Work required:
Transcribe only the lines of the listing below from the one holding "failed = [thing.Name" through the one holding "for node in", inclusive, without any change.

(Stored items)
** BEGIN **

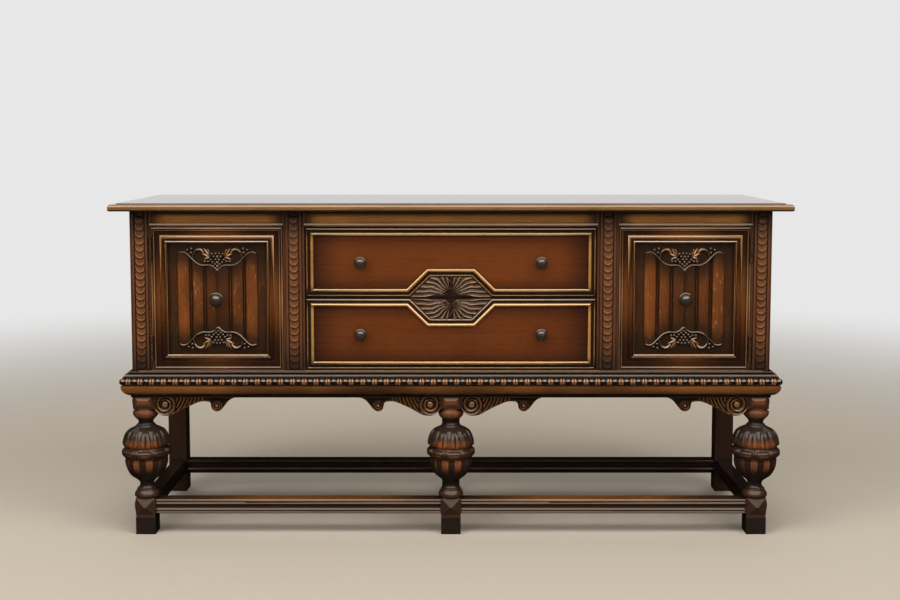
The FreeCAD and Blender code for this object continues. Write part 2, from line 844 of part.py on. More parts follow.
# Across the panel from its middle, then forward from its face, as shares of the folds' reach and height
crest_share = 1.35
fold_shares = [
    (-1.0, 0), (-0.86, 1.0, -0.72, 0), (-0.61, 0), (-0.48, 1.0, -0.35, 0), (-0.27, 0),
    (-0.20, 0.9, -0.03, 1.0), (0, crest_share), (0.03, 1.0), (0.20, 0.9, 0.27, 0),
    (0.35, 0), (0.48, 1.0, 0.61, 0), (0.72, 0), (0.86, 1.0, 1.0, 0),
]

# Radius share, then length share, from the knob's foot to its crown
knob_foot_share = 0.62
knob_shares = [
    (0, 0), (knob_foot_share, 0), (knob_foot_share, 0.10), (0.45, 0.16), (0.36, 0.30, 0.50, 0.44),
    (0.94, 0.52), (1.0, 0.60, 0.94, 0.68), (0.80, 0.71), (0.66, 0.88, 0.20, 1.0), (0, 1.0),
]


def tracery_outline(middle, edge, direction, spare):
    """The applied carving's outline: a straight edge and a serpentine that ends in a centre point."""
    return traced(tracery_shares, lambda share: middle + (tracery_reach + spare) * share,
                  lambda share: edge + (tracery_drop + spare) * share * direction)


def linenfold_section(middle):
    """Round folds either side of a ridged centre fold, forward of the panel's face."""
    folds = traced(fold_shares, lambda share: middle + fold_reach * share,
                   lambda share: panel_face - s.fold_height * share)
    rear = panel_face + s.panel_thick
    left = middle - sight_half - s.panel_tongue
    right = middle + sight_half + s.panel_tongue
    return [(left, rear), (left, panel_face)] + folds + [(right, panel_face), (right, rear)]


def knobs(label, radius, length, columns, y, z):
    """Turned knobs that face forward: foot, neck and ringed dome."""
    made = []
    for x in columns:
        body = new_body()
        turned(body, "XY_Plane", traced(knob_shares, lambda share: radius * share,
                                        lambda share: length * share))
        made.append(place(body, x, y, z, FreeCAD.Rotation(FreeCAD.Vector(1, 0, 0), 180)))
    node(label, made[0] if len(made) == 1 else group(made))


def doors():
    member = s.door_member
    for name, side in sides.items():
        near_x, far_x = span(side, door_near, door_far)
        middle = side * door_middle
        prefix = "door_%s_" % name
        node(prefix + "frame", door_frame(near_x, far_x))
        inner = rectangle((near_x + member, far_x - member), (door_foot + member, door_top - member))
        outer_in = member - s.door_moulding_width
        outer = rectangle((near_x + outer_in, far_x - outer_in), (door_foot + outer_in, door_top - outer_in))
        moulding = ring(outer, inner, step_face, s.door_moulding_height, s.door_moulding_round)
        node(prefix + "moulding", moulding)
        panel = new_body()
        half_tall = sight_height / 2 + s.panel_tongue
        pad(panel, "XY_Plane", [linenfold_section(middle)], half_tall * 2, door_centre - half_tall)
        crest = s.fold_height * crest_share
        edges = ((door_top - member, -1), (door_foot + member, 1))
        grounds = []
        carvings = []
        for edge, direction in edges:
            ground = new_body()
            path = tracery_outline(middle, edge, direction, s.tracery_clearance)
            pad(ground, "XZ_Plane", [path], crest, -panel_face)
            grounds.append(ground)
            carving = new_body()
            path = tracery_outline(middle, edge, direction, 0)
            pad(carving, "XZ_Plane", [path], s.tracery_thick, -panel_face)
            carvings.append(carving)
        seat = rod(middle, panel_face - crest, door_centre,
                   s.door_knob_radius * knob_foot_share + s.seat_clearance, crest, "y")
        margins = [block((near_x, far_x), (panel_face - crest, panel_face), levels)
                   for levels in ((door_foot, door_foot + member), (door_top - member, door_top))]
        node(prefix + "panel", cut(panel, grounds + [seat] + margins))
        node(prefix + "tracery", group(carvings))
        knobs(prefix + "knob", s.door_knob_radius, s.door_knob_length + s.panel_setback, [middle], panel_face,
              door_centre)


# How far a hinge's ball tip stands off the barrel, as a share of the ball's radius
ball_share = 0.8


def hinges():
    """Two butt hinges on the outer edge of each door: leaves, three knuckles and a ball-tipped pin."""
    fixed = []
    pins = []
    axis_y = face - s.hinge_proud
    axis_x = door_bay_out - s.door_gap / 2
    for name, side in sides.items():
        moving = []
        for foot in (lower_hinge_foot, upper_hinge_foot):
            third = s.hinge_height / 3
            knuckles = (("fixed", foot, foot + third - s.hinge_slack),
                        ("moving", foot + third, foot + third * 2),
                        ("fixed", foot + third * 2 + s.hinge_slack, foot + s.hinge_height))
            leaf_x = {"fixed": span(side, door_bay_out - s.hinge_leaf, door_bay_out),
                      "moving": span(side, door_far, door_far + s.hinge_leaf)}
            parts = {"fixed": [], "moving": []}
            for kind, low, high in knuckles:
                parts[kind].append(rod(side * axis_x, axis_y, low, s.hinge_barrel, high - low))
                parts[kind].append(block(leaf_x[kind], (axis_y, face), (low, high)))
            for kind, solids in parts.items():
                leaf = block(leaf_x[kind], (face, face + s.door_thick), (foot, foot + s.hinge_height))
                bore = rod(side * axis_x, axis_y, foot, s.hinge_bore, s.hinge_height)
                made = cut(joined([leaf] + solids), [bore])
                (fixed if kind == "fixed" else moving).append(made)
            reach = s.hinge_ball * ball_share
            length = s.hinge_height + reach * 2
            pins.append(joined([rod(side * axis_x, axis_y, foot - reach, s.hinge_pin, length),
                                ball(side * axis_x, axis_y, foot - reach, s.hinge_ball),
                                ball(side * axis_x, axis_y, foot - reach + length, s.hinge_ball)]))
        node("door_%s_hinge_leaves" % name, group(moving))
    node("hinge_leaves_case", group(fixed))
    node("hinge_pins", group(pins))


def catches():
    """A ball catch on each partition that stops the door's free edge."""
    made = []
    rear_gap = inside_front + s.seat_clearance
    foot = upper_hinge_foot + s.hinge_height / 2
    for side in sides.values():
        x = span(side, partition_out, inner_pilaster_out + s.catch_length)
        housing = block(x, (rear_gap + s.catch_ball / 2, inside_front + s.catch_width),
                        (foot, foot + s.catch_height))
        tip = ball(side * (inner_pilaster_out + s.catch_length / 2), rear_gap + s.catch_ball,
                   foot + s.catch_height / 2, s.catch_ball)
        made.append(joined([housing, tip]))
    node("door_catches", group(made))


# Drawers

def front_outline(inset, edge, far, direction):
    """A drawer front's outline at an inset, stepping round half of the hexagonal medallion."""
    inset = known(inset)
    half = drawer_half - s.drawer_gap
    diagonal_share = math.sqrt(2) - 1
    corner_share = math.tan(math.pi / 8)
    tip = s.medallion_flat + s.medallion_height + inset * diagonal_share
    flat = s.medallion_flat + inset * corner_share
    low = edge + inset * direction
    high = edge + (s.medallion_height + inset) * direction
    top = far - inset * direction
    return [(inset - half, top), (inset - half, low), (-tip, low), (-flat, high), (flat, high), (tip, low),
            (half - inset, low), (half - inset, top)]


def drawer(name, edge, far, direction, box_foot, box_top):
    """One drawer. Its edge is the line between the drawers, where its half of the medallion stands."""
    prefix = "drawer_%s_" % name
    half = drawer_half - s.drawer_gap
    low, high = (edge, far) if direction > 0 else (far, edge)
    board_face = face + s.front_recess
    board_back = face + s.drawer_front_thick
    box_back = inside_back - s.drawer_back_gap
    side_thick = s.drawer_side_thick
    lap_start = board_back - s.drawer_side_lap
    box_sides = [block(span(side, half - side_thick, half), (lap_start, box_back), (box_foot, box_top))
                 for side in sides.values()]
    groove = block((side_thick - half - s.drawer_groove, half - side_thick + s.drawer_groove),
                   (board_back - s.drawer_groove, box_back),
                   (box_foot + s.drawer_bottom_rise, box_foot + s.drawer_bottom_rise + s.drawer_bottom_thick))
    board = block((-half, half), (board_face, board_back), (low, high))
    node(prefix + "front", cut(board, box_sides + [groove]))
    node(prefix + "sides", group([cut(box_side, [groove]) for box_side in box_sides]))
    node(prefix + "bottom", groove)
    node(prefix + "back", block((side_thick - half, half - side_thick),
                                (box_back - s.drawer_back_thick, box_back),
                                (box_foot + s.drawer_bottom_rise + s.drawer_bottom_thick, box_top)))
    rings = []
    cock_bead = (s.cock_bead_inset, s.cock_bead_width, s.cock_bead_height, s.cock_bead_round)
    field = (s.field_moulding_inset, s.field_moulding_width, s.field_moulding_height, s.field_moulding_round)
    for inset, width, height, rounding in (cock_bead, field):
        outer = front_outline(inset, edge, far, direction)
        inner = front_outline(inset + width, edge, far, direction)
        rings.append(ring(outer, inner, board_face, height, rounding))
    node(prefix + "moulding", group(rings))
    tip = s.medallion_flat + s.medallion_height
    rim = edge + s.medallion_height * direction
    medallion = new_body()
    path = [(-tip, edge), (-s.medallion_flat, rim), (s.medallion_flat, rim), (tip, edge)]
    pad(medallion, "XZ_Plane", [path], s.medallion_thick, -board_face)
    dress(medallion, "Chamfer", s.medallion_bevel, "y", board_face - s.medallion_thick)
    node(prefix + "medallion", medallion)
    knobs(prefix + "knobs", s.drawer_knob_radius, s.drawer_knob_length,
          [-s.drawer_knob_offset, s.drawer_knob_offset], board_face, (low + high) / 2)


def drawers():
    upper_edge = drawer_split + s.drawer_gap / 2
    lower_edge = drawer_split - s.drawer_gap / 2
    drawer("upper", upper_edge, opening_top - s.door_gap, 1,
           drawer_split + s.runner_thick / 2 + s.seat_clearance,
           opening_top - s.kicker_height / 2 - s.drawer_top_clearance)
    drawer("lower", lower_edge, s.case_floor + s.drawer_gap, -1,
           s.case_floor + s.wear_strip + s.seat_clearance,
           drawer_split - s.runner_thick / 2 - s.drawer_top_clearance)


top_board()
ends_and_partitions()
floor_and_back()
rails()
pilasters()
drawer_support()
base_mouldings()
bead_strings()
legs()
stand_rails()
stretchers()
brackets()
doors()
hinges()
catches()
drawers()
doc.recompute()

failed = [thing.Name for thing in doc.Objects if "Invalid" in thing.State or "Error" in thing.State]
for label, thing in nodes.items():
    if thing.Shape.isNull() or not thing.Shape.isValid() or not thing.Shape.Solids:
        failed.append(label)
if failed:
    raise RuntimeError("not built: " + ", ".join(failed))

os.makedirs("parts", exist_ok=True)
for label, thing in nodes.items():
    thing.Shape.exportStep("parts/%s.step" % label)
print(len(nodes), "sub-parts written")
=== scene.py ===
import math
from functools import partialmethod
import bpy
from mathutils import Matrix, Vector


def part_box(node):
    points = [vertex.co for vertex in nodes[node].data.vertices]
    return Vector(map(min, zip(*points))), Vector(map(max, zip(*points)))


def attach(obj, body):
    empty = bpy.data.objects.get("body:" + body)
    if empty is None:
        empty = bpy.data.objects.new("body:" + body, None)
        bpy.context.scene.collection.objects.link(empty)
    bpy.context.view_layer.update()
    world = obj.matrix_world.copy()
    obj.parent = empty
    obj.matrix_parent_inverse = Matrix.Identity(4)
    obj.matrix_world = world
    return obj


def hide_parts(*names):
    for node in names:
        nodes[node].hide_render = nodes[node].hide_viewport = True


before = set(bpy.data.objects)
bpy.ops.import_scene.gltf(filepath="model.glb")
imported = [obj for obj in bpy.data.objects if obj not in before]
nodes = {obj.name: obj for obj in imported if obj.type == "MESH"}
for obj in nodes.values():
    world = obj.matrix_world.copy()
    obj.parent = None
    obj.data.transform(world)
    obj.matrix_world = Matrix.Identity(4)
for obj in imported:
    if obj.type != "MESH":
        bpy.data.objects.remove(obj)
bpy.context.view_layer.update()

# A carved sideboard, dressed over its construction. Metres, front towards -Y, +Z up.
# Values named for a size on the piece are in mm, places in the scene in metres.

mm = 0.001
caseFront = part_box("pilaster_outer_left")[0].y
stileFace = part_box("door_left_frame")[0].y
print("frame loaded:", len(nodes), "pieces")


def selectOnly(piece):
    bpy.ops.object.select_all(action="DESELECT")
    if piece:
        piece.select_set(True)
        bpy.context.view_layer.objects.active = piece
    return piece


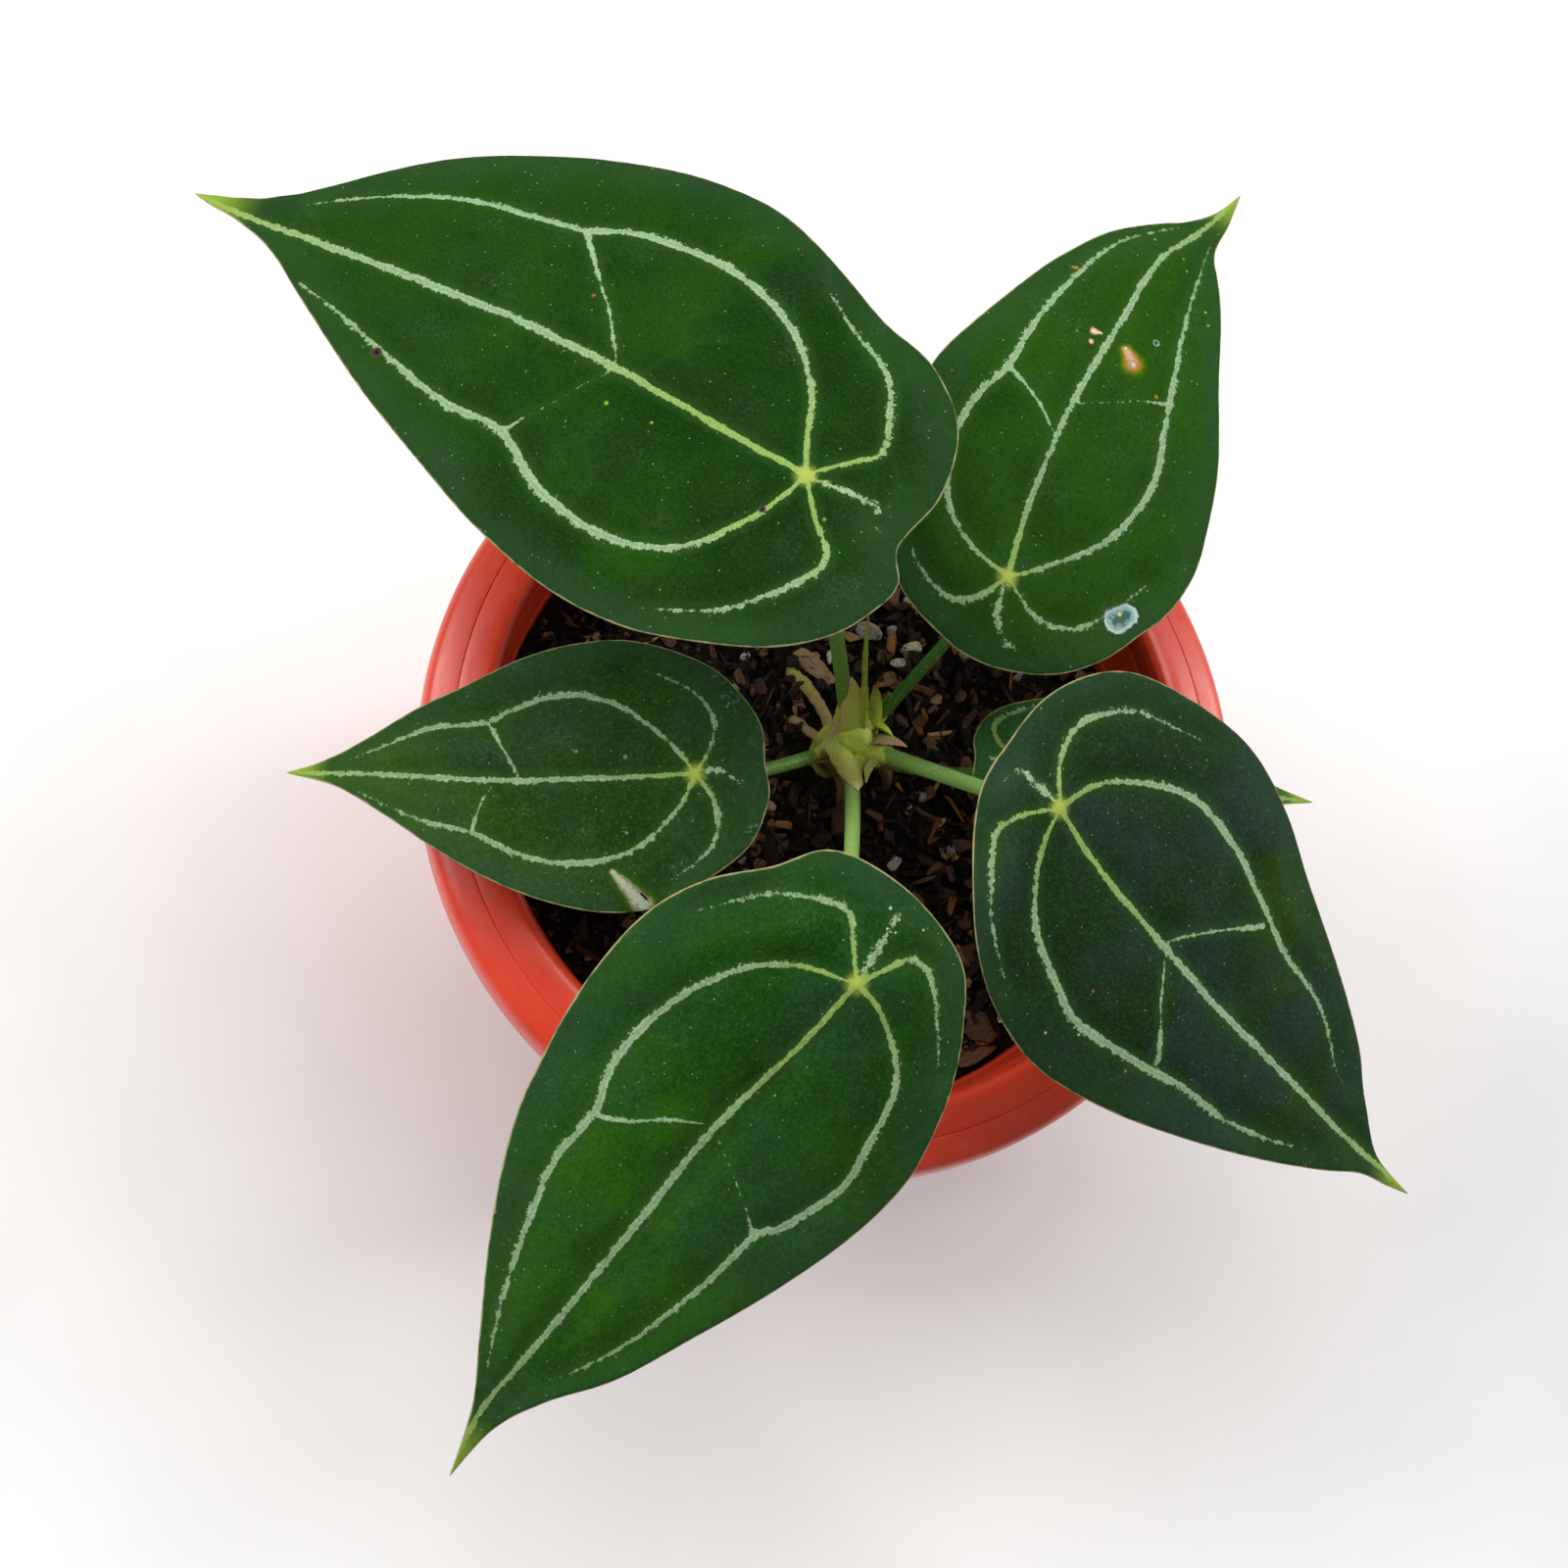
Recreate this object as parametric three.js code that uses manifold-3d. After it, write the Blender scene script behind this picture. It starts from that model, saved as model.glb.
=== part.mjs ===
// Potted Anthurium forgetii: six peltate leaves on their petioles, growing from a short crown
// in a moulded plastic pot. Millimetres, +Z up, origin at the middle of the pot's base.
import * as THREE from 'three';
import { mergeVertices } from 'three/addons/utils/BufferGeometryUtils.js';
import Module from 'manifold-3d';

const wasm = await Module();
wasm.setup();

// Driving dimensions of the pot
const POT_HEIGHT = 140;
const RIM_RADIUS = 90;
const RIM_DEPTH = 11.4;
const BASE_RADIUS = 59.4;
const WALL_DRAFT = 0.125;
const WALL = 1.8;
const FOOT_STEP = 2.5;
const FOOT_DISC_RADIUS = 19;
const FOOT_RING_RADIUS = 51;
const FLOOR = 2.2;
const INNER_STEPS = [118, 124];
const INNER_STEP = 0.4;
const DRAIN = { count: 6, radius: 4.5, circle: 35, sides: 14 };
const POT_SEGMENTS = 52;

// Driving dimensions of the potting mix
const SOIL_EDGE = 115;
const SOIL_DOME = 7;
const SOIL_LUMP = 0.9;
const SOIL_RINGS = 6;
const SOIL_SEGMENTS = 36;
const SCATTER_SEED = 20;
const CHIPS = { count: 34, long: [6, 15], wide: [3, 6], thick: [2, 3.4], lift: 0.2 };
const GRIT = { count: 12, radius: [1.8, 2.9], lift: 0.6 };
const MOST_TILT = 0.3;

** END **

Finished task:
failed = [thing.Name for thing in doc.Objects if "Invalid" in thing.State or "Error" in thing.State]
for label, thing in nodes.items():
    if thing.Shape.isNull() or not thing.Shape.isValid() or not thing.Shape.Solids:
        failed.append(label)
if failed:
    raise RuntimeError("not built: " + ", ".join(failed))

os.makedirs("parts", exist_ok=True)
for label, thing in nodes.items():
    thing.Shape.exportStep("parts/%s.step" % label)
print(len(nodes), "sub-parts written")
=== scene.py ===
import math
from functools import partialmethod
import bpy
from mathutils import Matrix, Vector


def part_box(node):
    points = [vertex.co for vertex in nodes[node].data.vertices]
    return Vector(map(min, zip(*points))), Vector(map(max, zip(*points)))


def attach(obj, body):
    empty = bpy.data.objects.get("body:" + body)
    if empty is None:
        empty = bpy.data.objects.new("body:" + body, None)
        bpy.context.scene.collection.objects.link(empty)
    bpy.context.view_layer.update()
    world = obj.matrix_world.copy()
    obj.parent = empty
    obj.matrix_parent_inverse = Matrix.Identity(4)
    obj.matrix_world = world
    return obj


def hide_parts(*names):
    for node in names:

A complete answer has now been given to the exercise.